Why? Well, power consumption, for one thing: the original G5 processor (the 130-nanometer 970) running at 1.8 GHz chews up 51 watts, while the new 970FX running at 2.0 GHz only sucks down 24.5 watts. That bodes well for eventually squeezing one into a PowerBook, but more importantly from a chip race perspective, it gives the 970FX room to grow into much faster clock speeds without catching fire and vaporizing all matter in a twenty-foot radius: "The 970FX should yield well at 2.5 GHz, up from the 2 GHz speed of the 970... this 25 percent increase in clock rate will not soon be matched by Intel or AMD." Moreover, Glaskowsky thinks that Steve's original promise for the G5 to hit 3.0 GHz this summer is "aggressive" but "achievable," and "at 3 GHz, the 970FX should outrun the chips we expect from AMD and Intel in the same time frame."
So, low power consumption, high clock speed, and world-beating performance... is there anything else about the 970FX to gush about? Well, yes: cost. The 970FX is reportedly teeny-tiny, and as such, Big Blue can stamp a ton of 'em out of a single wafer-- more than the number of 90-nanometer "Prescott" chips Intel can punch out at once. That translates into a "large cost advantage" for IBM, which might someday translate into cheaper Power Macs or, more likely, higher margins for Apple. (Oh, don't act so shocked. It's the way of our world and you know it. That operating system you love so much costs money to develop, you know, and someone has to pay for Steve's increasingly expensive pudding habit.)
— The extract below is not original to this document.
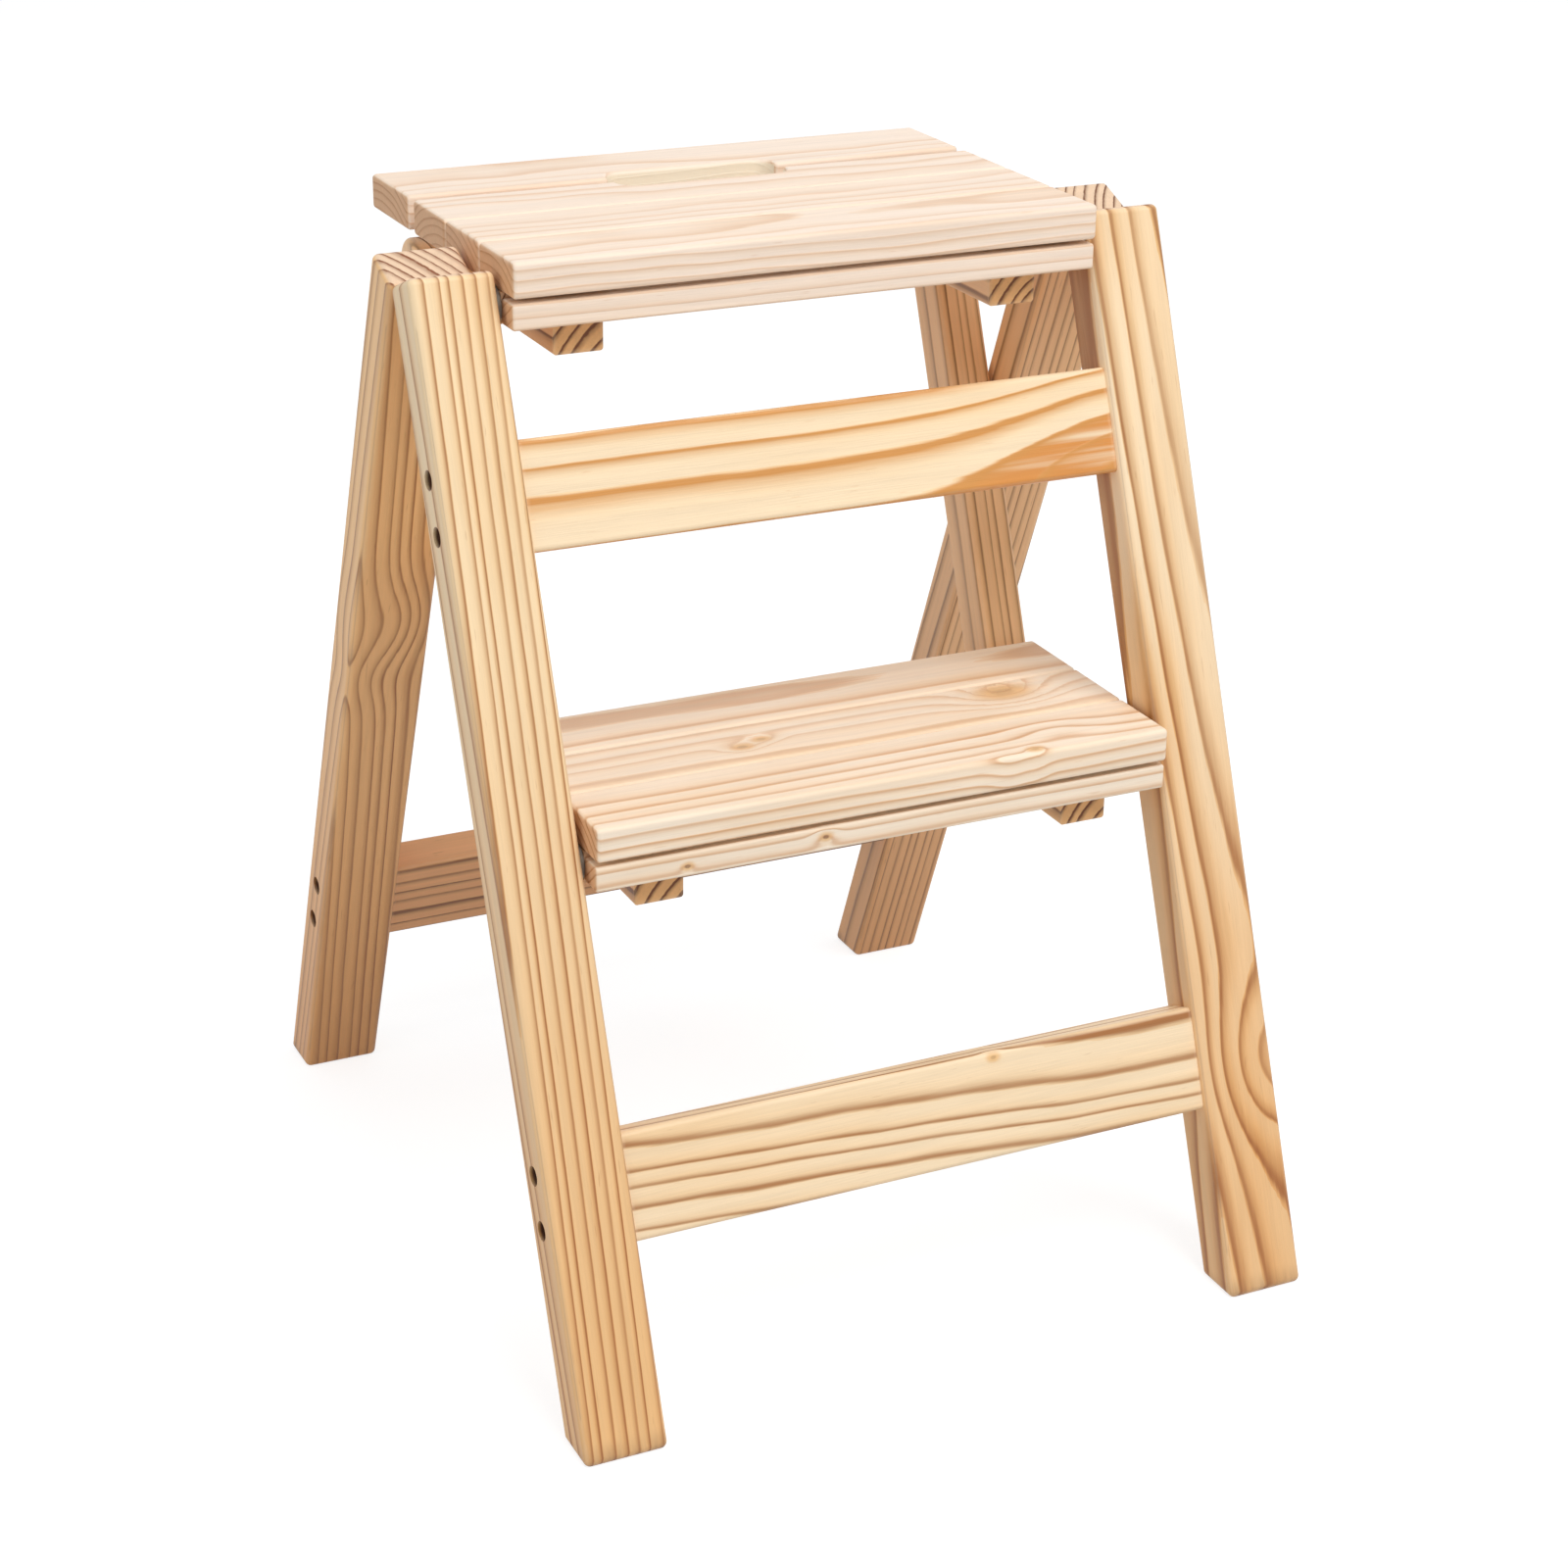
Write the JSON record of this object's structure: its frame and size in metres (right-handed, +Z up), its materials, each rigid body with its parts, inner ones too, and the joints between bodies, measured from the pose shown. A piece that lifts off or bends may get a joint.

So we're looking at PowerPC processors winning chip-of-the-year awards, costing less than x86s, and (theoretically) outperforming them, too. It's a truly confusing time to be alive, but hey, we'll take it. We can hardly wait to see how a dual 2.5 GHz 970FX stacks up against Intel's and AMD's finest in independent testing later in the year. Go, Speed Racer, go!